EPA Director, General Laura Burke said,

“Environmental issues and challenges such as climate change, air quality, water quality and biodiversity cannot be looked at in isolation, as they are complex, interconnected and need to be tackled in an integrated way. Now is the time for an overarching environmental policy position for Ireland - to be clear on our ambition to protect Ireland’s environment in the short, medium and long-term and on our commitment to live up to the image of a Clean Green Island. We need to see a decade of action in the 2020s. A policy position would provide a national vision that all government departments, agencies, businesses, communities and individuals can sign up to, to play their part in protecting our environment.

“In addition to such a policy position, our report also calls for better implementation and delivery of existing legislation and policies. Many plans and programmes are already in place which, if fully implemented, would go a long way towards resolving persistent environmental issues. Full implementation of, and compliance with, legislation is a must to protect the environment.”

In relation to greenhouse gas emissions, the report’s data confirms Ireland’s underachievement in curbing emissions and meeting stated targets. It shows that the longer we delay, the more difficult it will become to turn things around to meet our obligations.
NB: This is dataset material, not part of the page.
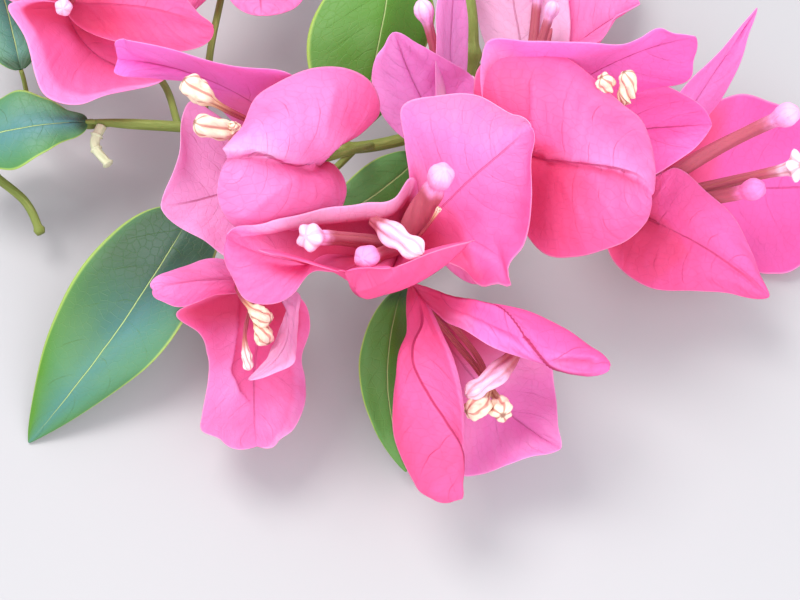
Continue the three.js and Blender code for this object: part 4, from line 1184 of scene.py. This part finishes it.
bloom("behind", (9.4, 28.1, -27))
bract(
    tip=(-1.1, 50.2, -14), mid=(3.4, 39, -24), tone=(1.5, 0.2, -0.3, 0), cool=0.55, blush=(0.2, 0.3),
    veins=0.3,
    left=[(0.15, 3.8, 28.1, -24), (0.3, -1.5, 32.2, -21), (0.45, -4.3, 36.6, -18), (0.6, -5.1, 41.3, -16),
          (0.8, -4.1, 45.9, -14), (0.93, -2.6, 48.4, -14)],
    right=[(0.25, 15.9, 35.6, -25), (0.45, 14, 41.3, -24), (0.65, 9.4, 44.6, -20), (0.8, 5.6, 46.9, -17),
           (0.92, 1.9, 48.9, -15)],
)
bract(
    tip=(10.3, 62.8, -20), mid=(9.4, 45.9, -28), lobe=0.06, tone=(2, 0, 0, 0), cool=0.5, veins=0.1,
    left=[(0.5, 6.8, 50.6, -18)],
    right=[(0.5, 12.8, 46.9, -30)],
)
bract(
    tip=(14, 3, -30), mid=(11, 15, -25), lobe=0.06,
    left=[(0.5, 4, 15, -23)],
    right=[(0.5, 20, 14, -24)],
)
flower("bud", (9, 36, -28), (6.5, 49, -24), (3.8, 56.2, -19), radius=2)
flower("bud", (11, 34, -30), (13.6, 42, -31), radius=1.5)
flower("bud", (9, 34, -30), (8, 41, -30), radius=1.5)
print("blooms so far:", list(BLOOMS))

# %% [markdown]
# Three blooms close the spray at the top. Much of them lies beyond what is usually looked at, but they
# are finished as the others are, because a part is seen from all sides.

# %% The top blooms
bloom("far_left", (-62.6, 55.3, -40))
bract(
    tip=(-44.2, 41.4, -38), mid=(-56.8, 45.9, -44), tone=(-0.3, 0, 0.3, 0.2), rim=(0, 0.7),
    blush=(0.6, 0.35), veins=0.2,
    left=[(0.3, -55.3, 53.4, -42), (0.7, -49.7, 45.9, -42)],
    right=[(0.15, -73.1, 55.5, -33), (0.3, -70.3, 49.3, -29), (0.45, -68.4, 42.2, -26),
           (0.58, -65.6, 38, -25), (0.7, -60, 36.9, -25), (0.82, -54, 38.6, -28),
           (0.93, -47.8, 39.9, -34)],
)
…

It is more than meeting targets, the real goal for Ireland in the face of climate disruption is to have a resilient and stable society and economy, one that is carbon neutral through its own efforts and natural attributes.

The report has also found that nature and wild places in Ireland are under unprecedented pressure and need to be better safeguarded, both locally and in protected areas. Our action to protect nature needs to be more ambitious. We need to identify the pathway to transformative change for nature protection in Ireland and reverse wider current trends in biodiversity and habitat loss.

Very topically, the EPA report highlights people’s greater awareness about the positive benefits of a clean environment for health and wellbeing. The coronavirus (COVID-19) crisis has shown people the importance of the natural environment in their local areas.

Dr Micheal Lehane, Director of the EPA’s Office of Environmental Assessment, said:

“Ireland is already losing much of what is important in its environment. Unspoilt areas are being squeezed out and we are losing our pristine waters and the habitats that provide vital spaces for biodiversity.  Now, more than ever, Ireland’s green and blue spaces, which include urban parks, coasts, lakes, rivers, forest and bogs, are essential components of our health infrastructure. These allow people to get out in nature and away from everyday stresses, to the benefit of health and wellbeing and they need to be clean and protected. An investment in the environment is also an investment in our health.”

This comprehensive State of the Environment Report includes chapters on industry, transport, agriculture, air and water quality, nature and health and is available to download from the EPA website.